* What needs to be done
Reproduce only this span: the line containing "resting_tilt(-steepest_tilt, steepest_tilt, tilt_halvings);", the line containing "if empty is", and every line between them, all exactly as given.

** Start of Given information **

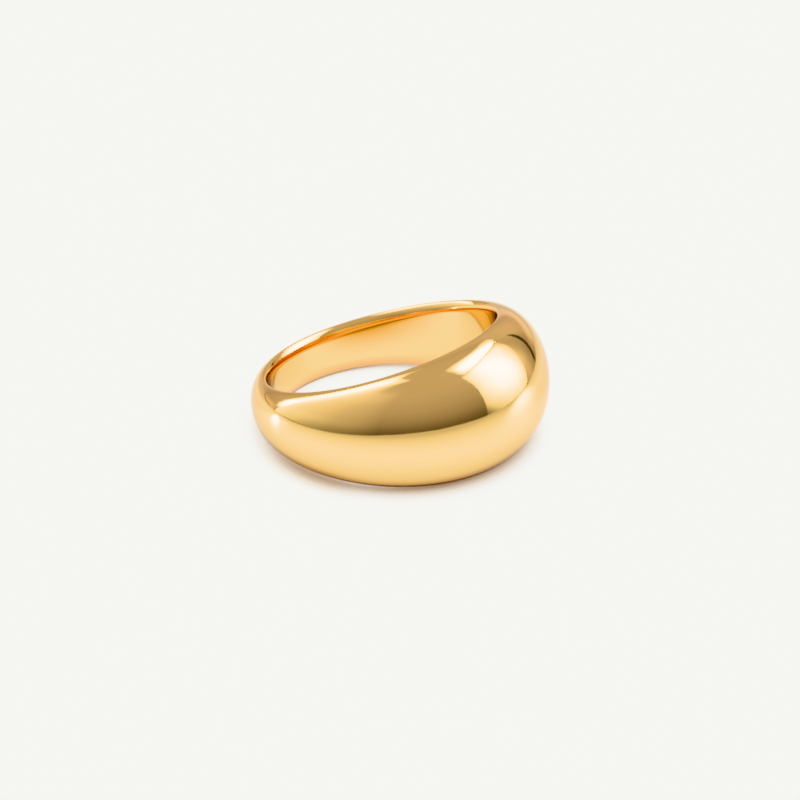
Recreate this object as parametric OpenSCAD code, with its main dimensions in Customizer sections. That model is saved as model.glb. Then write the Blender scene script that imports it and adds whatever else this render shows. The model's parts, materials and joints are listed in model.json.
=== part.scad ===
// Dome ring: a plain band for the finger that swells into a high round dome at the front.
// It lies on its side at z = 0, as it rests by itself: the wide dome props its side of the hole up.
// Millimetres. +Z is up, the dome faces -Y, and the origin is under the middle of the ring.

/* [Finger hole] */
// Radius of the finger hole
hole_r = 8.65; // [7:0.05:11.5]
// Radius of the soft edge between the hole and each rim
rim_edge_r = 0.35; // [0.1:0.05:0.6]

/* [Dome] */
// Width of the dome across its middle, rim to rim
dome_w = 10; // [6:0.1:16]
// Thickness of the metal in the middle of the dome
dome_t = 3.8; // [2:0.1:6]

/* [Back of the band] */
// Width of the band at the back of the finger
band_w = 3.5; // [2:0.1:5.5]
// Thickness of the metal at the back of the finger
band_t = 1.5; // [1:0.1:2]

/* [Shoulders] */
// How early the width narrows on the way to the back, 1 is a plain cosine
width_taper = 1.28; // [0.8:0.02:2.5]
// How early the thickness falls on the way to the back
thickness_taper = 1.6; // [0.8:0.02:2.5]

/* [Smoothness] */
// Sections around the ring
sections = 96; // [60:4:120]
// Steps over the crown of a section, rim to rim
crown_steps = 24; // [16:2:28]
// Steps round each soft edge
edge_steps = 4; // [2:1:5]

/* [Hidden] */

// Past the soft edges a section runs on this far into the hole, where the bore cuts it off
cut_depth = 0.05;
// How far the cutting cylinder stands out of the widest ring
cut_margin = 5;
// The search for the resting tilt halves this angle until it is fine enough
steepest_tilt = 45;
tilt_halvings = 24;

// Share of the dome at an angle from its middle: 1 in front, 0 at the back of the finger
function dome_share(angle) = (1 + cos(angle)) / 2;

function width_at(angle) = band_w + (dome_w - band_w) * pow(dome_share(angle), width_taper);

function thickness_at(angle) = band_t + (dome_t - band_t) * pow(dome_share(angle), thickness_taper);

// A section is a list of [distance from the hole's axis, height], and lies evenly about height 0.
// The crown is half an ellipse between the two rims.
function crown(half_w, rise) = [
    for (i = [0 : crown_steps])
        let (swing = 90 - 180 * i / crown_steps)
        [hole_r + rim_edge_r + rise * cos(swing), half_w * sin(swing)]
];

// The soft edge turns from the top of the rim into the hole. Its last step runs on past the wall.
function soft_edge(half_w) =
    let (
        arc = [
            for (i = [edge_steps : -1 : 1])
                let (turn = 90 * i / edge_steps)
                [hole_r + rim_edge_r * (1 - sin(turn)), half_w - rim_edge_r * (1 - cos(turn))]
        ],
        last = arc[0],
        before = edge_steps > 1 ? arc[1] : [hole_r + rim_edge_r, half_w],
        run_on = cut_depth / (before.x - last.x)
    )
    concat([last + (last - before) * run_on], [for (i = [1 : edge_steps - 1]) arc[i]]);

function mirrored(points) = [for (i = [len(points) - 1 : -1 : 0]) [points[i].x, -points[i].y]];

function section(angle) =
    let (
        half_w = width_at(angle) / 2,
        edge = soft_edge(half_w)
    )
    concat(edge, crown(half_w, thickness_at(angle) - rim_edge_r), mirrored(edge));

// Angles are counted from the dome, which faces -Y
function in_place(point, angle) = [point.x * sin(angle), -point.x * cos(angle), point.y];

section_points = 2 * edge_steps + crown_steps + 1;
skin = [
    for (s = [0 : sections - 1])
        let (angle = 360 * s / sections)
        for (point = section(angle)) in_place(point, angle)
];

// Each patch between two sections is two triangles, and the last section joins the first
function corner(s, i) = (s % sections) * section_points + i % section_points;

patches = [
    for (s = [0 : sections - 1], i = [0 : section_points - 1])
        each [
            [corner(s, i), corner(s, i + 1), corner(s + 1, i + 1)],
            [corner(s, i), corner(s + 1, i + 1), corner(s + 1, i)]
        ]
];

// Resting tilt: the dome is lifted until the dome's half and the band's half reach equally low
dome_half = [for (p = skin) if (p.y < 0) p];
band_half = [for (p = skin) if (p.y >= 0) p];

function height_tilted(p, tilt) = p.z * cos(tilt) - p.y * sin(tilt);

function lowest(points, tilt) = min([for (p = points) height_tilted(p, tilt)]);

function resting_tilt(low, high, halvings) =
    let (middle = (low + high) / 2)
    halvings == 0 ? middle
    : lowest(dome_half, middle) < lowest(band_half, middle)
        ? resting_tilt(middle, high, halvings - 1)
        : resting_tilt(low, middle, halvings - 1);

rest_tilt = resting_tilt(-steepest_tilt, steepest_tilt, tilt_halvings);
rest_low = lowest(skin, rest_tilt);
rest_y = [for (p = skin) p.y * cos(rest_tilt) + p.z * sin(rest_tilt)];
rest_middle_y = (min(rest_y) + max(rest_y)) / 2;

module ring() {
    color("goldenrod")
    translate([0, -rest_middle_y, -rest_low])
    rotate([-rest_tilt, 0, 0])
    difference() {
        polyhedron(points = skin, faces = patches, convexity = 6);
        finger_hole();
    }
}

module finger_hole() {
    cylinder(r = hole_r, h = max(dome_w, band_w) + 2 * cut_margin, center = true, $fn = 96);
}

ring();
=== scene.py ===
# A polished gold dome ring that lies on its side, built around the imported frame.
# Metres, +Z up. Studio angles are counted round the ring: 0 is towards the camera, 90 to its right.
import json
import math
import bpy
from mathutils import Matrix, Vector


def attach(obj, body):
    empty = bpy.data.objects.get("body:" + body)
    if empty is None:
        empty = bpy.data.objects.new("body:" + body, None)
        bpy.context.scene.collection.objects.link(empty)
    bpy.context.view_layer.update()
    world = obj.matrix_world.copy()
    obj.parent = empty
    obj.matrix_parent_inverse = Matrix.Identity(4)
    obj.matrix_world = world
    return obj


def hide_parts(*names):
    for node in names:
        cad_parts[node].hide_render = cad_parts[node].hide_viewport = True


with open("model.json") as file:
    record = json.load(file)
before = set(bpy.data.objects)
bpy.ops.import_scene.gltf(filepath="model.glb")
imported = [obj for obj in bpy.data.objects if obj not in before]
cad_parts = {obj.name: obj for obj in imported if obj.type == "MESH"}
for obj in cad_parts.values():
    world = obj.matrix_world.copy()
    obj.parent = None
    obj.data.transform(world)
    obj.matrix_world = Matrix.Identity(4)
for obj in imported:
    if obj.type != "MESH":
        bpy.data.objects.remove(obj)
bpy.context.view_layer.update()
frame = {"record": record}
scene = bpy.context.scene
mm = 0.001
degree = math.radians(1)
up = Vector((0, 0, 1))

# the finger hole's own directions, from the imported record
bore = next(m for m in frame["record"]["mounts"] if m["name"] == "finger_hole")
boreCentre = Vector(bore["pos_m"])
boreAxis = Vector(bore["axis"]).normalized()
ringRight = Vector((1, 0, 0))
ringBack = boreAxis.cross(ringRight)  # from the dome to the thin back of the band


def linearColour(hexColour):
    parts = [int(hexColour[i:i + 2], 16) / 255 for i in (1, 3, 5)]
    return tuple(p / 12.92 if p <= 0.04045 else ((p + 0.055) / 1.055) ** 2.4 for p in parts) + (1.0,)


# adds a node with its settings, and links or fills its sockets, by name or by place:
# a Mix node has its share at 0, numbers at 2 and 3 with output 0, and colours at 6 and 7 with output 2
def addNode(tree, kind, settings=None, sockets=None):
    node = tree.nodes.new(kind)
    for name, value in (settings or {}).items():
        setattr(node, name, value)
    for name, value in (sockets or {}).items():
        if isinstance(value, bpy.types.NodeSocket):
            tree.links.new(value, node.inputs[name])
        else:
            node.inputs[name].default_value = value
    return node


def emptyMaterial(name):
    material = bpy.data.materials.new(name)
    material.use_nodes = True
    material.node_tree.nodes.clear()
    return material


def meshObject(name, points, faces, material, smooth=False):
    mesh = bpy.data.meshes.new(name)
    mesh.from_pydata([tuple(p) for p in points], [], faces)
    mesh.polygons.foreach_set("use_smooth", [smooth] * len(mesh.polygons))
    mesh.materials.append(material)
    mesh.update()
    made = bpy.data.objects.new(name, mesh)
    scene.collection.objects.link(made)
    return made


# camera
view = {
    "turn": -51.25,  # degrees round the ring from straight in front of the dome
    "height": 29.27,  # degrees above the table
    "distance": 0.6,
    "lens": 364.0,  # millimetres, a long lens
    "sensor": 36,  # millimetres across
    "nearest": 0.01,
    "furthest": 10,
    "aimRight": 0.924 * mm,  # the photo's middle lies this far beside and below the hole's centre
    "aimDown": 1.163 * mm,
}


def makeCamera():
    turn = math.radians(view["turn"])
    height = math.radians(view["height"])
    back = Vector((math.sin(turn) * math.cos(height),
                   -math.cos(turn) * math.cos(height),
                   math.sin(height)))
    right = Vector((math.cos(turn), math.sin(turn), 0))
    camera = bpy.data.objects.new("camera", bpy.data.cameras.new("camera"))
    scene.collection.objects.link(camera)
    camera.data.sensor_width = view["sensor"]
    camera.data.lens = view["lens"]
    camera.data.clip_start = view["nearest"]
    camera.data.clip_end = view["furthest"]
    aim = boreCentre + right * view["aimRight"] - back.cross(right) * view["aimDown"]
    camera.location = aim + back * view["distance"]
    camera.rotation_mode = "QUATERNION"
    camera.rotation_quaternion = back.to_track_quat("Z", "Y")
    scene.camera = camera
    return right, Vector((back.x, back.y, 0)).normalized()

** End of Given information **

* Worked solution
rest_tilt = resting_tilt(-steepest_tilt, steepest_tilt, tilt_halvings);
rest_low = lowest(skin, rest_tilt);
rest_y = [for (p = skin) p.y * cos(rest_tilt) + p.z * sin(rest_tilt)];
rest_middle_y = (min(rest_y) + max(rest_y)) / 2;

module ring() {
    color("goldenrod")
    translate([0, -rest_middle_y, -rest_low])
    rotate([-rest_tilt, 0, 0])
    difference() {
        polyhedron(points = skin, faces = patches, convexity = 6);
        finger_hole();
    }
}

module finger_hole() {
    cylinder(r = hole_r, h = max(dome_w, band_w) + 2 * cut_margin, center = true, $fn = 96);
}

ring();
=== scene.py ===
# A polished gold dome ring that lies on its side, built around the imported frame.
# Metres, +Z up. Studio angles are counted round the ring: 0 is towards the camera, 90 to its right.
import json
import math
import bpy
from mathutils import Matrix, Vector


def attach(obj, body):
    empty = bpy.data.objects.get("body:" + body)
    if empty is None:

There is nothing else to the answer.